Because chips rely on software programs that are written specifically for them, the absence of Oracle’s industry-leading database software from the Itanium platform makes it less useful to customers. Sales of Itanium hardware dropped 23 percent to $421 million in Hewlett-Packard’s fiscal second quarter ended April 30. The computer maker also gets a revenue stream for services related to these systems.
Hewlett-Packard said in November it’s developing a new computer system called Odyssey that would run Xeon and Itanium blade servers side by side in the same chassis and offer customers a path for moving their software off Itanium chips.
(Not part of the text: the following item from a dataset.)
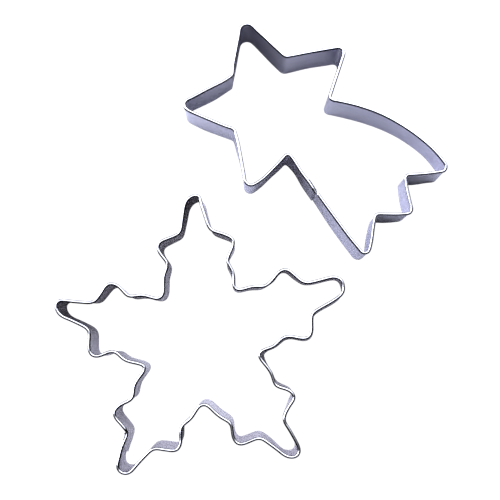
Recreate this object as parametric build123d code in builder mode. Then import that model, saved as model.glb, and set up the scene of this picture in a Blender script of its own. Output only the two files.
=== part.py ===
from build123d import *
from math import radians, tan
import os

# A set of two cookie cutters, a comet and a snowflake. Each is one ribbon of
# stainless steel bent on edge round its outline. The lower edge cuts, the upper
# edge is rolled into a round safety rim, and the two ends lap and are spot welded.
# Millimetres, +Z up, cutting edges on Z = 0, the middle of the set over the origin.

# Steel strip
strip_height = 20.0
strip_thickness = 0.3
rim_diameter = 0.95

# Lap joint of the two ends of a strip
lap_gap = 0.1  # left between the two ends by the welds
joggle_length_share = 0.54  # the outer end steps outwards over this part of the lap
joggle_bend = 3.0
rim_end_gap = 0.2  # from the end of a rim to what it stops at
weld_diameter = 1.8
weld_pitch = 9.0
weld_count = 2

# Room that the pair takes, over the rims
set_width = 116.6
set_depth = 133.9

# Comet: width and depth over its sharp corners
comet_width = 82.0
comet_depth = 73.1

# Comet's lap on the lower wall of the tail: where it starts and how long it is, as
# shares of the wall's straight part, from the star
comet_lap_start_share = 0.257
comet_lap_length_share = 0.123

# Comet corners, anticlockwise from the lower tail tip: shares of its width and
# depth, and how much of the shorter of its two walls the bend there takes up. The
# last one is the star's notch over the lap.
comet_corner_shares = [
    (0.691, 0.000, 0.24),
    (0.724, 0.193, 0.07),
    (0.859, 0.194, 0.16),
    (0.832, 0.351, 0.085),
    (1.000, 0.371, 0.20),
    (0.903, 0.504, 0.74),
    (0.696, 0.637, 0.83),
    (0.558, 0.663, 0.09),
    (0.626, 0.887, 0.19),
    (0.399, 0.839, 0.033),
    (0.243, 1.000, 0.21),
    (0.207, 0.760, 0.031),
    (0.000, 0.640, 0.21),
    (0.208, 0.536, 0.03),
    (0.251, 0.282, 0.21),
    (0.406, 0.445, 0.075),
]

# Snowflake: arms round a middle point, all to one pattern
arm_reach = 42.3  # from the middle to the sharp end of an arm
arm_half_width = 11.14  # at the side bumps
first_arm_angle = 94.4

# Snowflake's lap on the right side of an arm, in the same way, from the arm's root
lapped_arm = 2
snowflake_lap_start_share = 0.06
snowflake_lap_length_share = 0.56

# The notch between two arms lies midway between them: its share of the reach, and
# how much of the shorter of its two walls the bend there takes up
notch_out_share = 0.388
notch_bend_share = 0.34

# One side of an arm, from the notch to the tip: shares of the reach and of the half
# width, and of the shorter wall for the bend there
arm_side_shares = [
    (0.473, 0.872, 0.12),
    (0.561, 0.736, 0.24),
    (0.647, 0.961, 0.095),
    (0.709, 1.000, 0.46),
    (0.767, 0.385, 0.135),
    (1.000, 0.155, 0.42),
]

# The strip is bent by hand, so the arms differ a little: how far the right and the
# left side reach past the neck, their widths, the lean in degrees, and the reach and
# the lean of the notch before the arm
arm_bending_shares = [
    (1.055, 1.005, 1.05, 1.025, -2.1, 1.105, -1.1),
    (1.05, 1.00, 0.95, 1.015, -0.6, 1.02, 0.4),
    (1.035, 1.025, 0.995, 0.96, 0.8, 0.965, 1.65),
    (0.99, 1.03, 0.915, 1.065, -0.75, 1.04, -1.0),
    (1.09, 1.15, 0.96, 0.99, -0.4, 1.02, 4.7),
]

# Sizes that follow from these
rim_radius = rim_diameter / 2
arm_count = len(arm_bending_shares)
lap_pitch = strip_thickness + lap_gap
tongue_height = strip_height - rim_diameter - rim_end_gap


def comet_corners():
    """Sharp corners of the comet, with the bend share of each."""
    return [
        (Vector(comet_width * across, comet_depth * up), share)
        for across, up, share in comet_corner_shares
    ]


def snowflake_corners():
    """Sharp corners of the snowflake, with the bend share of each, anticlockwise from
    the first one past the lap. Each arm adds the notch before it, its right side on
    the way out and its left side on the way back."""
    half_step = 180 / arm_count
    corners = []
    for arm, bending in enumerate(arm_bending_shares):
        right_reach, left_reach, right, left, lean, notch_reach, notch_lean = bending
        axis = first_arm_angle + 2 * arm * half_step
        notch = arm_place(
            notch_out_share * notch_reach, 0, axis - half_step + notch_lean
        )
        corners.append((notch, notch_bend_share))
        corners += arm_side(right_reach, -right, axis + lean)
        corners += arm_side(left_reach, left, axis + lean)[::-1]
    per_arm = len(corners) // arm_count
    past_lap = lapped_arm * per_arm + len(arm_side_shares)
    return corners[past_lap:] + corners[:past_lap]


def arm_side(reach, width_factor, angle):
    """Sharp corners of one side of an arm, with their bend shares, on the way out."""
    neck = arm_side_shares[1][0]
    corners = []
    for out, width, share in arm_side_shares:
        stretch = 1 + (reach - 1) * max(0, out - neck) / (1 - neck)
        corners.append((arm_place(out * stretch, width * width_factor, angle), share))
    return corners


def arm_place(out, width, angle):
    """The place out along an arm and to its left, by shares, for an arm at an angle."""
    return Vector(arm_reach * out, arm_half_width * width).rotate(Axis.Z, angle)


def half_turn_tangent(before, place, after):
    """Tangent of half the turn that the wall takes at a place: a bend takes up that
    many times its radius of the wall on each side."""
    return tan(radians((place - before).get_angle(after - place) / 2))


def bent(corners):
    """The places of a closed outline's corners, with the radius of the bend at each."""
    places = [place for place, share in corners]
    befores = places[-1:] + places[:-1]
    afters = places[1:] + places[:1]
    bends = []
    for before, (place, share), after in zip(befores, corners, afters):
        shorter = min((place - before).length, (after - place).length)
        bends.append((place, share * shorter / half_turn_tangent(before, place, after)))
    return bends


def moved(corners, side, end):
    """The corners, moved so that the finished rim touches a corner of the set: its
    left front one where side and end are -1, its right back one where they are 1."""
    with BuildLine() as outline:
        FilletPolyline(
            *[place for place, bend in corners],
            radius=[bend for place, bend in corners],
            close=True,
        )
    box = outline.line.bounding_box()
    middle = box.center()
    shift = Vector(
        side * (set_width / 2 - rim_radius - box.size.X / 2) - middle.X,
        end * (set_depth / 2 - rim_radius - box.size.Y / 2) - middle.Y,
    )
    return [(place + shift, bend) for place, bend in corners]


class Lap:
    """Where a strip's two ends lap, on the wall from the last corner to the first."""

    def __init__(self, corners, start_share, length_share):
        places = [place for place, bend in corners]
        self.heading = (places[0] - places[-1]).normalized()
        self.outwards = Vector(self.heading.Y, -self.heading.X)
        last_room = corners[-1][1] * half_turn_tangent(places[-2], places[-1], places[0])
        first_room = corners[0][1] * half_turn_tangent(places[-1], places[0], places[1])
        straight = (places[0] - places[-1]).length - last_room - first_room
        self.length = straight * length_share
        start = last_room + straight * start_share
        self.near = places[-1] + self.heading * start
        self.far = self.near + self.heading * self.length

    def outer_end(self, end, inner_end, away):
        """The outer end of the strip and its joggle, as points and their bends: the
        strip runs from end, past the inner one's end, and steps in beyond it."""
        step = self.outwards * lap_pitch
        top = inner_end + away * rim_end_gap
        foot = top + away * self.length * joggle_length_share
        return [(end + step, None), (top + step, joggle_bend), (foot, joggle_bend)]

    def tongue_plane(self, root, away):
        """Plane on the floor at a tongue's root, with its X along the tongue."""
        return Plane(origin=root, x_dir=away, z_dir=(0, 0, 1))

    def weld_plane(self):
        """Plane on the outer face of the inner end, at the middle of the lap."""
        middle = (self.near + self.far) / 2 + self.outwards * strip_thickness / 2
        middle += Vector(0, 0, tongue_height / 2)
        return Plane(origin=middle, x_dir=self.heading, z_dir=self.outwards)


def bent_strip(route, tongue_plane, lap_length):
    """The strip: its wall and rim swept along the route, and the low tongue without
    a rim that runs on from one end, under the rim of the other."""
    with BuildPart() as strip:
        with BuildLine() as middle_line:
            FilletPolyline(
                *[place for place, bend in route],
                radius=[bend for place, bend in route[1:-1]],
            )
        along = middle_line.line % 0
        end_plane = Plane(
            origin=middle_line.line @ 0, x_dir=Vector(-along.Y, along.X), z_dir=along
        )
        with BuildSketch(end_plane):
            Rectangle(
                strip_thickness,
                strip_height - rim_radius,
                align=(Align.CENTER, Align.MIN),
            )
            with Locations((0, strip_height - rim_radius)):
                Circle(rim_radius)
        sweep(path=middle_line.line)
        with BuildSketch(tongue_plane):
            Rectangle(
                lap_length + rim_end_gap,
                strip_thickness,
                align=(Align.MIN, Align.CENTER),
            )
        extrude(amount=tongue_height)
    return strip.part


def spot_welds(weld_plane):
    """The weld nuggets between the two ends, one above the other."""
    with BuildPart() as welds:
        with BuildSketch(weld_plane):
            with GridLocations(weld_diameter, weld_pitch, 1, weld_count):
                Circle(weld_diameter / 2)
        extrude(amount=lap_gap)
    return welds.part


def save(part, name):
    """Labels a finished piece and writes it."""
    part.label = name
    export_step(part, f"parts/{name}.step")


os.makedirs("parts", exist_ok=True)

# Comet: the inner end starts the strip, with its tongue reaching back towards the
# star, and the outer end comes back over the tongue from the star
corners = moved(bent(comet_corners()), 1, 1)
lap = Lap(corners, comet_lap_start_share, comet_lap_length_share)
tongue_root = lap.far + lap.heading * rim_end_gap
outer_end = lap.outer_end(lap.far, lap.near, lap.heading * -1)
route = [(tongue_root, None)] + corners + outer_end[::-1]
tongue_plane = lap.tongue_plane(tongue_root, lap.heading * -1)
save(bent_strip(route, tongue_plane, lap.length), "comet_strip")
save(spot_welds(lap.weld_plane()), "comet_spot_welds")

# Snowflake: the outer end starts the strip at the near end of the lap, and the inner
# end comes back from the root of the arm, with its tongue reaching past inside it
corners = moved(bent(snowflake_corners()), -1, -1)
lap = Lap(corners, snowflake_lap_start_share, snowflake_lap_length_share)
tongue_root = lap.near - lap.heading * rim_end_gap
outer_end = lap.outer_end(lap.near, lap.far, lap.heading)
route = outer_end + corners + [(tongue_root, None)]
tongue_plane = lap.tongue_plane(tongue_root, lap.heading)
save(bent_strip(route, tongue_plane, lap.length), "snowflake_strip")
save(spot_welds(lap.weld_plane()), "snowflake_spot_welds")
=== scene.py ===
"""Looks of two cookie cutters, a comet and a snowflake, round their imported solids.

Each cutter is one ribbon of bright stainless steel on edge. Its lower edge cuts, its
upper edge is curled over into a round safety rim, and its two ends lap and are spot
welded. Everything is in metres, in the frame of the solids.
"""

import logging
import math
from dataclasses import dataclass, replace
from enum import Enum
from typing import Any

import bpy
import numpy as np
from mathutils import Matrix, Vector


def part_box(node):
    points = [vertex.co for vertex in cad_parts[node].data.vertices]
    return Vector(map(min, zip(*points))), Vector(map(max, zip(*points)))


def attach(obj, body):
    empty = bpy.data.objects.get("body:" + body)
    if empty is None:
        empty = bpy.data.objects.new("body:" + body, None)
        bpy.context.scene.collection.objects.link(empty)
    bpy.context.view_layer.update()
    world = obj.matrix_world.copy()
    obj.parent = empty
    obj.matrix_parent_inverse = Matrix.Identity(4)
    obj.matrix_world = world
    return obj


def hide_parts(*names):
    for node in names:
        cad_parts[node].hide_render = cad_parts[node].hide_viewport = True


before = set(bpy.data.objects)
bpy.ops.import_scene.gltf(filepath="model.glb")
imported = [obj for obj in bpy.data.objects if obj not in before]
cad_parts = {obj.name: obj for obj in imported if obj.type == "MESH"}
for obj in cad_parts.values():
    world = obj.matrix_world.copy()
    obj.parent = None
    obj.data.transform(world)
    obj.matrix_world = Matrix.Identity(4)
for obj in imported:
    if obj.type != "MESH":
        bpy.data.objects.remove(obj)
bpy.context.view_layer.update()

MM = 0.001
STRIP_THICKNESS = 0.3 * MM
LAP_GAP = 0.1 * MM
BEND_POINTS = 13
LOG = logging.getLogger("cookie_cutters")

Colour = tuple[float, float, float, float]


class Mark(Enum):
    """What a strip's mesh tells its finish, with the names of the attributes: the
    curled rim, the cutting edge, and painted shade under the rim, a painted shadow
    where the curl meets the wall and a painted dark reflection on the curl's lower
    sides."""

    RIM = "rim"
    EDGE = "edge"
    CREASE = "painted_shade"


# ---- shader maths and node sheets


class Operation(Enum):
    """What Math nodes do, with Blender's names for it."""

    ADD = "ADD"
    SUBTRACT = "SUBTRACT"
    MULTIPLY = "MULTIPLY"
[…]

For Oracle this year, even as software sales rebounded, hardware sales fell in fiscal third-quarter profit reported in March as the company sacrificed volume for higher margin products. Oracle also has been emphasizing sales of large systems for data processing at the expense of Sun’s less expensive gear. Hardware systems sales declined 16 percent to $869 million, though analysts were projecting an 11 percent drop.
Ellison told analysts in March that next year, Oracle’s “hardware business should be a growth story.”
The competition playing out in the technology market will be highlighted at trial, according to court filings.
“Since the Sun acquisition closed, Oracle and HP have routinely competed against each other in the sale of computer server systems, and in that setting have appropriately not acted as partners in any sense of the term,” Oracle said in court papers.
The case is Hewlett-Packard Co. v. Oracle Corp. (ORCL), 11- cv-203163, California Superior Court, Santa Clara County.